- _Problem to solve_
Reproduce exactly the lines beginning with the line that contains "bpy.data.objects.remove(obj)" and ending at the final line of the material below.

- _Supplied information_
/---
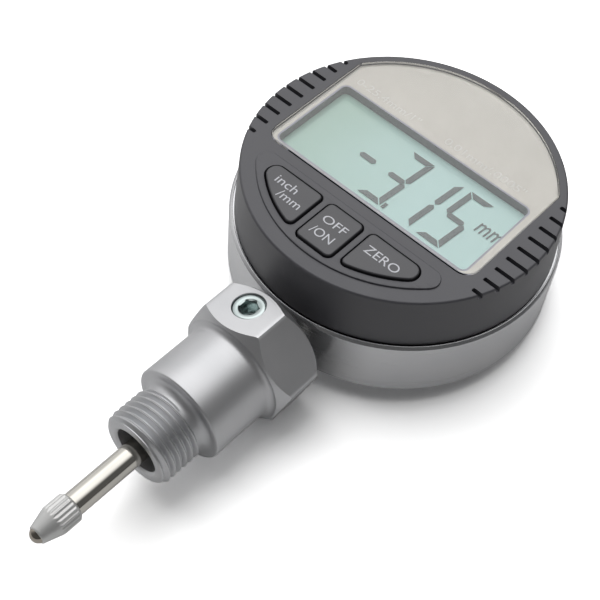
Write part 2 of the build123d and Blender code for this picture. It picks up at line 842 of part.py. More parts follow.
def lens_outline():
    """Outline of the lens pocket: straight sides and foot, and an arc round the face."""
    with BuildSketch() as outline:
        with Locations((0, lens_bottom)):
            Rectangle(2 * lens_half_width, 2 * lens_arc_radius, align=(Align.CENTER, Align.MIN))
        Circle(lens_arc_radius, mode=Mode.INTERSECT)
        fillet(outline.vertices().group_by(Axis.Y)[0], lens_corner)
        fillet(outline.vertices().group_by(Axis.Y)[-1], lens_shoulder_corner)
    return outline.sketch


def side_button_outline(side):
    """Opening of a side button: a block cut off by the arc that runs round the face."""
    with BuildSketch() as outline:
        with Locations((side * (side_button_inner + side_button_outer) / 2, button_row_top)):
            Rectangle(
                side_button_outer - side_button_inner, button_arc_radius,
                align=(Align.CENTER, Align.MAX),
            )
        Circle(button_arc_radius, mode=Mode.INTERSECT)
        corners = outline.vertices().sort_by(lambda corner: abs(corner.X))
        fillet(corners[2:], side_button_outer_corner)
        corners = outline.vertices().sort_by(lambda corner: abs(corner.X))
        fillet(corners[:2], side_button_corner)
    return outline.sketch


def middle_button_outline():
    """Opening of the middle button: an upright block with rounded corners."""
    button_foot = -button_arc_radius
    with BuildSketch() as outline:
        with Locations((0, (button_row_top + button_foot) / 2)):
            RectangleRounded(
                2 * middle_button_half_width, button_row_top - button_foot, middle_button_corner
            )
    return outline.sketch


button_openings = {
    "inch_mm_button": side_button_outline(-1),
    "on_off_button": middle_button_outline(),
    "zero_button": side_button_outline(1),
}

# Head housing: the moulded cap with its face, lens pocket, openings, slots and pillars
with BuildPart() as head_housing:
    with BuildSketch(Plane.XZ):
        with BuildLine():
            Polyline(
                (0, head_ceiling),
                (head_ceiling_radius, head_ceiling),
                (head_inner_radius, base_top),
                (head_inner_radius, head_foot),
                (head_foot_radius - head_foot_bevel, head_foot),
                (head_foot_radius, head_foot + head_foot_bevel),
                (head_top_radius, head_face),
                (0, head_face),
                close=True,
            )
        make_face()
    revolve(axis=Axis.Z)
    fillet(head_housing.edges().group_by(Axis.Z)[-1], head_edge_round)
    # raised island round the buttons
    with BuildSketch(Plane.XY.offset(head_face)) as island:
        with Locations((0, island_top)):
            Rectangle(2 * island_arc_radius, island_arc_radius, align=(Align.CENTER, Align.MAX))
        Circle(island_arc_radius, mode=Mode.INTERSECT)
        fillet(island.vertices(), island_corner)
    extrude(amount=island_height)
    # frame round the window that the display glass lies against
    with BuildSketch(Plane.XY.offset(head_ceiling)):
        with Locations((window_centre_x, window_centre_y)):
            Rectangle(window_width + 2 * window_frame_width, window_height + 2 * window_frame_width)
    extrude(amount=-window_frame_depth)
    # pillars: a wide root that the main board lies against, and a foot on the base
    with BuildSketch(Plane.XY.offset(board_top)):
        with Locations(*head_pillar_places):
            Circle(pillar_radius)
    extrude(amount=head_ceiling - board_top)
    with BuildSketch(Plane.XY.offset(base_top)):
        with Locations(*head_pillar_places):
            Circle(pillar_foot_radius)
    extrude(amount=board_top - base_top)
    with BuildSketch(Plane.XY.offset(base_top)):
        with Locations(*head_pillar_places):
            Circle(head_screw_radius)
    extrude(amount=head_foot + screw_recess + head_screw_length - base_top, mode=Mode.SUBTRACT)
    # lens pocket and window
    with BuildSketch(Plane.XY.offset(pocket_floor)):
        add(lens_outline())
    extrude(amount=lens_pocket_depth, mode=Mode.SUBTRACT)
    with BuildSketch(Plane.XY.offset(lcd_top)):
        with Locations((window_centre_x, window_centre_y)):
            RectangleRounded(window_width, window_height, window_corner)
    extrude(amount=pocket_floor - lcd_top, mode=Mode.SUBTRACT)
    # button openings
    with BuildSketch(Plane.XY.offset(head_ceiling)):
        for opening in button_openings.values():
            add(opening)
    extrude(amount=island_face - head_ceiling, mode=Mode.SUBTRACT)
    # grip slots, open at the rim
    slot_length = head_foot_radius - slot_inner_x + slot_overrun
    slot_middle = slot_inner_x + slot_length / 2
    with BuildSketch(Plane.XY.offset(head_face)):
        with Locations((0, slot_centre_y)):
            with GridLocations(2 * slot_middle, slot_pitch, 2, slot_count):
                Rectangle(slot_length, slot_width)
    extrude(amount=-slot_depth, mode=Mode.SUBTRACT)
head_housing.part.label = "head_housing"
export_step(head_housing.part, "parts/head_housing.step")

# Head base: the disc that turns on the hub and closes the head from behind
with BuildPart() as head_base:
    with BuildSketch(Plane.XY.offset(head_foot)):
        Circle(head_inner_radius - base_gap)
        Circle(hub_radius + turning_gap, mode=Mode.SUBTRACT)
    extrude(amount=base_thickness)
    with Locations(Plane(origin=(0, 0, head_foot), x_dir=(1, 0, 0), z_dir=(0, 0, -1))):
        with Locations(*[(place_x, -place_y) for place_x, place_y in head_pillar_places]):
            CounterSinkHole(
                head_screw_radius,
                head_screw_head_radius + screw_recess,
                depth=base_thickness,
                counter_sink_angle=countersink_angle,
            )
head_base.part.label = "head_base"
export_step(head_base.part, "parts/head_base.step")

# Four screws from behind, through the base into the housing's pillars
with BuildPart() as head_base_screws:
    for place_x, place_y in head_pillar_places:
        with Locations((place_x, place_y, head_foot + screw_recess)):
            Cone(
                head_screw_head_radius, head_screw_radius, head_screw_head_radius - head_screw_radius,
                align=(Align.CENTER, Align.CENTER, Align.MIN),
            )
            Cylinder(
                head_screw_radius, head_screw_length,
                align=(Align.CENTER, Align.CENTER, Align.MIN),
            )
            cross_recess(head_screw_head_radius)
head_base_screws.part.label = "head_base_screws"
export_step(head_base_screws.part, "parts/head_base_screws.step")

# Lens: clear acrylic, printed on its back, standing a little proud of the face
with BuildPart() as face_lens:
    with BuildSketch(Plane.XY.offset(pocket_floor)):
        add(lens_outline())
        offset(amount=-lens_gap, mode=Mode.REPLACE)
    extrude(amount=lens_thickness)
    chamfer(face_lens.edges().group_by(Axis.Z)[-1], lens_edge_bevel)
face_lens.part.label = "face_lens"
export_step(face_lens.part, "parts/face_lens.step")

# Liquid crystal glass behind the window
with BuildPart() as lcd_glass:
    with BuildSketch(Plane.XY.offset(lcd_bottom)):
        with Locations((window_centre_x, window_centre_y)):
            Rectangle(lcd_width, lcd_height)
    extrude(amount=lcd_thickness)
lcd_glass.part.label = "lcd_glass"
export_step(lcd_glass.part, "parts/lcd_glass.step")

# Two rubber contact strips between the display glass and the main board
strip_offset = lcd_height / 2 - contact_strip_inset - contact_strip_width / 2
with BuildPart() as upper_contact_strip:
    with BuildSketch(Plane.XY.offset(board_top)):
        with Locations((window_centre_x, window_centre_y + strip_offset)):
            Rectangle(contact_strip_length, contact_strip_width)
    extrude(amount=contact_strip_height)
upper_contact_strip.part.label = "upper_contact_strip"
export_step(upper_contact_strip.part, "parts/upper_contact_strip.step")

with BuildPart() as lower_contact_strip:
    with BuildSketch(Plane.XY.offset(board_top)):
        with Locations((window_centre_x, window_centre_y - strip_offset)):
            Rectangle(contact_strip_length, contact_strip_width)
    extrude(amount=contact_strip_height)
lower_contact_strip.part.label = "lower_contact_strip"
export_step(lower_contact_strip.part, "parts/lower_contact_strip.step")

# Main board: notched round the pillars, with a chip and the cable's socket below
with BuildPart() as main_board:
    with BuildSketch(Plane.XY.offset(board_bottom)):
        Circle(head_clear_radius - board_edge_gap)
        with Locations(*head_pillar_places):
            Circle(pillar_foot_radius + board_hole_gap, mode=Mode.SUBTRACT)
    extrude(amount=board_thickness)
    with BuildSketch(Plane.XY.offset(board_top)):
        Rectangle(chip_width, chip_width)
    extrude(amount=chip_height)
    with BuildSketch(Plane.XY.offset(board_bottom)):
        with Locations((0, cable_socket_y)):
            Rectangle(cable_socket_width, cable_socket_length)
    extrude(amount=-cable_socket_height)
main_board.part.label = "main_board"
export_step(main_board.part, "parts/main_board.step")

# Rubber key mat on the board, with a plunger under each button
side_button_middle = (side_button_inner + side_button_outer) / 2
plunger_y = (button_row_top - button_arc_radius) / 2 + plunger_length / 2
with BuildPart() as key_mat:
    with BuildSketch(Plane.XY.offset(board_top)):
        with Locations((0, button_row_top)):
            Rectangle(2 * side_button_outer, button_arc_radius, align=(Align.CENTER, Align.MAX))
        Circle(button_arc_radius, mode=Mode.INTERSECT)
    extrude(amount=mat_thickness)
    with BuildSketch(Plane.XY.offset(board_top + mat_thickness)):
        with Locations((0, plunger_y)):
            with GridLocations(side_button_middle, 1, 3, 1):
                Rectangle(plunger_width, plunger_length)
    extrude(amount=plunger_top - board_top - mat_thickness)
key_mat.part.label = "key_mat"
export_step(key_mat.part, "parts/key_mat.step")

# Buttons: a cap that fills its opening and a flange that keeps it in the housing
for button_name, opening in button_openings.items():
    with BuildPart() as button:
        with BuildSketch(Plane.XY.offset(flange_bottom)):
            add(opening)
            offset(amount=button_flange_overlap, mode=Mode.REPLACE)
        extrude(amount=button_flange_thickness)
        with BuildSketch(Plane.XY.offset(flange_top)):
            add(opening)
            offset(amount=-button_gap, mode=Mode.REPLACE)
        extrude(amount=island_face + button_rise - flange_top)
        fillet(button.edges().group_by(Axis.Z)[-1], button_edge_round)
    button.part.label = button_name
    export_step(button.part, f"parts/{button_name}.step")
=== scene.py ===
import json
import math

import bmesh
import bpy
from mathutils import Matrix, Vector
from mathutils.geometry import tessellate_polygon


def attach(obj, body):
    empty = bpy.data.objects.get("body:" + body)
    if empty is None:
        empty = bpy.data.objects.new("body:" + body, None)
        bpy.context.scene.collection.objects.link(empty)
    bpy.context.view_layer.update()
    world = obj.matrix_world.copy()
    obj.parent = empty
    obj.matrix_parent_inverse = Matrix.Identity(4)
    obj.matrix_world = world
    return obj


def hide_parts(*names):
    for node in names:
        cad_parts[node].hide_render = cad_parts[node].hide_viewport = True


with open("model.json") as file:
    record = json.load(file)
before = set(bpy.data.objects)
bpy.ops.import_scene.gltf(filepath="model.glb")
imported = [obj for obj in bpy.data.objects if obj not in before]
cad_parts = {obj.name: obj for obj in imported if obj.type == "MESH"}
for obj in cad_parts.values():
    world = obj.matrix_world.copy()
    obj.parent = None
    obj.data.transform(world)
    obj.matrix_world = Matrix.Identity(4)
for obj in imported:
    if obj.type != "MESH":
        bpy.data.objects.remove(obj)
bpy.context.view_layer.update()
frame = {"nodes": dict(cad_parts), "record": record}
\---
- _Exercise result_
        bpy.data.objects.remove(obj)
bpy.context.view_layer.update()
frame = {"nodes": dict(cad_parts), "record": record}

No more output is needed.